Fig. 7 represents the confusion matrix of the proposed model on the BoT-IoT dataset. Here again, the results reveal the efficiency of the model’s performance in correctly predicting the attack labels, while maintaining low false positives and negatives, thereby improving the model’s capability in distinguishing between normal traffic and attack traffic. The performance across varied datasets validates the ability of the proposed approach in producing precise and balanced predictions under a highly dynamic vehicular network.

Figure 7: Confusion matrix of the hybrid model on the BoT-IoT dataset

4.4 Statistical Analysis Using Paired t-Test

Table 9 shows the statistical significance of the proposed hybrid model compared to the benchmark models across all performance metrics on both datasets. The analysis reveals that the proposed model achieved higher mean values across all metrics on both datasets. Columns 5 and 8 of Table 6 display the paired t-test values for each dataset, respectively, which indicate whether the difference in mean performance between two models is statistically significant. A higher value (p > 0.05) indicates that the difference between the mean performance of the proposed and baseline models is not statistically significant, while a lower value (p < 0.05) confirms that this difference is likely to be real and not due to chance. The paired t-test shows that p-values for all baseline models were less than 0.05, indicating statistically significant improvements. The t-statistics further suggest that the performance difference between the proposed and baseline models is not only consistent but also strongly significant.
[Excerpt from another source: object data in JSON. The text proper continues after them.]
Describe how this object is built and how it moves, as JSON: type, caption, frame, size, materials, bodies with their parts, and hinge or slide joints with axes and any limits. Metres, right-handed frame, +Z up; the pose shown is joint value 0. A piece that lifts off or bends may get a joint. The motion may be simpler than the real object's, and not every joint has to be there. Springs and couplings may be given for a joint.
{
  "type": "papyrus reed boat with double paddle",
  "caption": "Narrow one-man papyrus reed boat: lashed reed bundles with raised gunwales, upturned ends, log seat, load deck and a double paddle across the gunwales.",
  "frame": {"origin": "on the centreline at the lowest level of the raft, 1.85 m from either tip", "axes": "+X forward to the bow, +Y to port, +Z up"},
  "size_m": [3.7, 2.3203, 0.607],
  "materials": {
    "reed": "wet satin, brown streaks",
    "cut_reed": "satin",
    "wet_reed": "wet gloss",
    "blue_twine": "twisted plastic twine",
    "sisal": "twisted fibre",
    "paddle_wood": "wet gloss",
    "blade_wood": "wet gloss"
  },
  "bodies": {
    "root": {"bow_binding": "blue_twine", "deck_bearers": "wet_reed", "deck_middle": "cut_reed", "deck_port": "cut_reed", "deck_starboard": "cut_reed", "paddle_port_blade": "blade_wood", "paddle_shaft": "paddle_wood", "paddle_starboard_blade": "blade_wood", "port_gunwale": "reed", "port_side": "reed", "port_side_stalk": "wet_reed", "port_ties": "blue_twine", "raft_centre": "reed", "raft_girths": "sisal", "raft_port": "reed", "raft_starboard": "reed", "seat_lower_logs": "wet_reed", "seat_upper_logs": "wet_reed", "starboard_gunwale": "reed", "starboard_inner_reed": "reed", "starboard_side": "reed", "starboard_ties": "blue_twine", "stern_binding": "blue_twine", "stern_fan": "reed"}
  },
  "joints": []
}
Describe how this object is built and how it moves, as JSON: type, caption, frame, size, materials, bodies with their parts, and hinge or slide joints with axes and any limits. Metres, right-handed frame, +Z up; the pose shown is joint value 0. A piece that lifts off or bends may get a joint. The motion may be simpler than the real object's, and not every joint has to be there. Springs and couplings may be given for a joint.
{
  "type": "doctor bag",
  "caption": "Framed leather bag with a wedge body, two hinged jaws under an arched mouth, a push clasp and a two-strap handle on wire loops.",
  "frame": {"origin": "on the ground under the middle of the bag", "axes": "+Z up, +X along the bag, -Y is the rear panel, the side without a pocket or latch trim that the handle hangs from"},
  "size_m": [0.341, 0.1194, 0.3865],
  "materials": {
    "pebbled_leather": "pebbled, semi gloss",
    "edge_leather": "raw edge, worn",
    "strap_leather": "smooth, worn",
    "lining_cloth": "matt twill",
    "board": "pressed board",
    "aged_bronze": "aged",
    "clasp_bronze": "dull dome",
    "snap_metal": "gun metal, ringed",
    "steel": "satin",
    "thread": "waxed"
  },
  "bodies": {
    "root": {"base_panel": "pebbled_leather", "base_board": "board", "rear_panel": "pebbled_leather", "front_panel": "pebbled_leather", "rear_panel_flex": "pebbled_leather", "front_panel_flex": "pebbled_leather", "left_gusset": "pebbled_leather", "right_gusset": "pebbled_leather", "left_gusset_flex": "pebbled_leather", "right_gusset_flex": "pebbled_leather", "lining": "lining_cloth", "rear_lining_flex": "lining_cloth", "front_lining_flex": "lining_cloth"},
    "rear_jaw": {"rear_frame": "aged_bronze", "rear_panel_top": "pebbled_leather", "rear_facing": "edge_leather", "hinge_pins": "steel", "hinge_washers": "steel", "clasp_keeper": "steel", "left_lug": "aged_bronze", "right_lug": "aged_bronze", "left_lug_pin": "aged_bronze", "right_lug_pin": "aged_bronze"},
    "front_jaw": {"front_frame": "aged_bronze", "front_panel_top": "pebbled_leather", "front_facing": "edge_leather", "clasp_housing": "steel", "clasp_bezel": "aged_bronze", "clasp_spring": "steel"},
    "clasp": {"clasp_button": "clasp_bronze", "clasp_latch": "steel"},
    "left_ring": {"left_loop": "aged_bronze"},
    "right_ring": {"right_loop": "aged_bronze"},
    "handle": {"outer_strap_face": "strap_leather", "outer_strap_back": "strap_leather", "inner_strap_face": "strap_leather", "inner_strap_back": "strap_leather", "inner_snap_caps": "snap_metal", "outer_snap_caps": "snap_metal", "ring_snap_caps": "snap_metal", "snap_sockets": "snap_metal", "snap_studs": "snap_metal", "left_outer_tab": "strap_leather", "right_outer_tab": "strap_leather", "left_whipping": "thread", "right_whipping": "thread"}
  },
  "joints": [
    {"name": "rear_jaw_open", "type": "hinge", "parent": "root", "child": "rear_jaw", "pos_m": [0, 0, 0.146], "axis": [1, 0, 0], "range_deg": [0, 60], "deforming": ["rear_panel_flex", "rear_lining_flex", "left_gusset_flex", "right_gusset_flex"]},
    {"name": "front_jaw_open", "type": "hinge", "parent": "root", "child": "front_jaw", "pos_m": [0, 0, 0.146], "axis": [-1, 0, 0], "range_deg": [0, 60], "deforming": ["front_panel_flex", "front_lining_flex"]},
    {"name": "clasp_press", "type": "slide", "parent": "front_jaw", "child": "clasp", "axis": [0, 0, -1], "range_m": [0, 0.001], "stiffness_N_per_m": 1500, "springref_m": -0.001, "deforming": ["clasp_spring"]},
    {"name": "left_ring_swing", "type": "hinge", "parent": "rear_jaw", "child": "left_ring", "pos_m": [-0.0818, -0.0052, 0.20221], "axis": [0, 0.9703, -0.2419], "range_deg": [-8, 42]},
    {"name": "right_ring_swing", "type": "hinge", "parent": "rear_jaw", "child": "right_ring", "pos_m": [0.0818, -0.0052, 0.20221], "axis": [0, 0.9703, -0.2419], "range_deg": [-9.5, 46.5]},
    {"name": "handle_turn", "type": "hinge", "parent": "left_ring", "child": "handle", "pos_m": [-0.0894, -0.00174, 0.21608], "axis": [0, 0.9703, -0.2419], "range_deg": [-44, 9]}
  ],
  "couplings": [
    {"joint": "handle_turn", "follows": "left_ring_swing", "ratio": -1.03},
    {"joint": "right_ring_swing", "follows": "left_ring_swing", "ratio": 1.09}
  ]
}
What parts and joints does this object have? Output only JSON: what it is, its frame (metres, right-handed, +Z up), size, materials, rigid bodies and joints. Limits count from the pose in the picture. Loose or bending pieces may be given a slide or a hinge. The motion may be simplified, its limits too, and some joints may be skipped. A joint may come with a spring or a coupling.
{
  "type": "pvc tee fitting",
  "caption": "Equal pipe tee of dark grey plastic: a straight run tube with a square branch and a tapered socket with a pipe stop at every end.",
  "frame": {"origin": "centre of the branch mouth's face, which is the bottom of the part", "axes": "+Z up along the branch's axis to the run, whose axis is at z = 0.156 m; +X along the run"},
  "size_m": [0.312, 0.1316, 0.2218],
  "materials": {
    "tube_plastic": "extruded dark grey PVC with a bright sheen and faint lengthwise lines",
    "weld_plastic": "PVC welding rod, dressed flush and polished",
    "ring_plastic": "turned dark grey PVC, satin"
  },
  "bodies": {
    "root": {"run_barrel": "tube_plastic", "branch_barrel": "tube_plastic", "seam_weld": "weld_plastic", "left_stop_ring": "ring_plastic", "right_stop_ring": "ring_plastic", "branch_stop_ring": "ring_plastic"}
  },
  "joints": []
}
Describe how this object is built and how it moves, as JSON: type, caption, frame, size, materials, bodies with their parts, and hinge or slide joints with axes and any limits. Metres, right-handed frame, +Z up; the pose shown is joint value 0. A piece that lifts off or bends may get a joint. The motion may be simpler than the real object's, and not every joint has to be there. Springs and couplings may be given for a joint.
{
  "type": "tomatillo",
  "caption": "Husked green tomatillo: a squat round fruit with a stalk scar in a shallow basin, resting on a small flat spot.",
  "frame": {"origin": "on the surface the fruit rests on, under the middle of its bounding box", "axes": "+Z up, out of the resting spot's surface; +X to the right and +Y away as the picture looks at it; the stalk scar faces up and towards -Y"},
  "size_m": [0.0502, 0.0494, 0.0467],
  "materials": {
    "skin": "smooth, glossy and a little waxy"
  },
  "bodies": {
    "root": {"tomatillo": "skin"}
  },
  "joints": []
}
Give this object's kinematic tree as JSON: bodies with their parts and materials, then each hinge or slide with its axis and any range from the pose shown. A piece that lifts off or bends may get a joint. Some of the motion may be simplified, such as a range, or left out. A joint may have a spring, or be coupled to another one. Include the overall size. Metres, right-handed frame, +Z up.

The analysis confirms that the proposed hybrid model delivers systematic and reproducible gains rather than just random fluctuations or dataset-specific. The results enable the proposed model to effectively generalize across heterogeneous DDoS datasets, providing statistical proven robustness, reliability, and practical significance for DDoS detection in SDN-IoV networks.

4.5 SHAP for XAI

SHAP is a game-theoretic approach that interprets and explains the predictions of deep learning models on both a local and global scale. It describes the relationship between the feature and the predictions of a model. With a local scale explanation, it explains a single event by computing the contribution of each feature to the model’s predictions, while the global scale explanation sheds light on how features affect the model’s decision using the complete dataset. SHAP uses various visualization tools to clarify the model’s decision, i.e., decision plot, waterfall plot, summary plot, and force plot.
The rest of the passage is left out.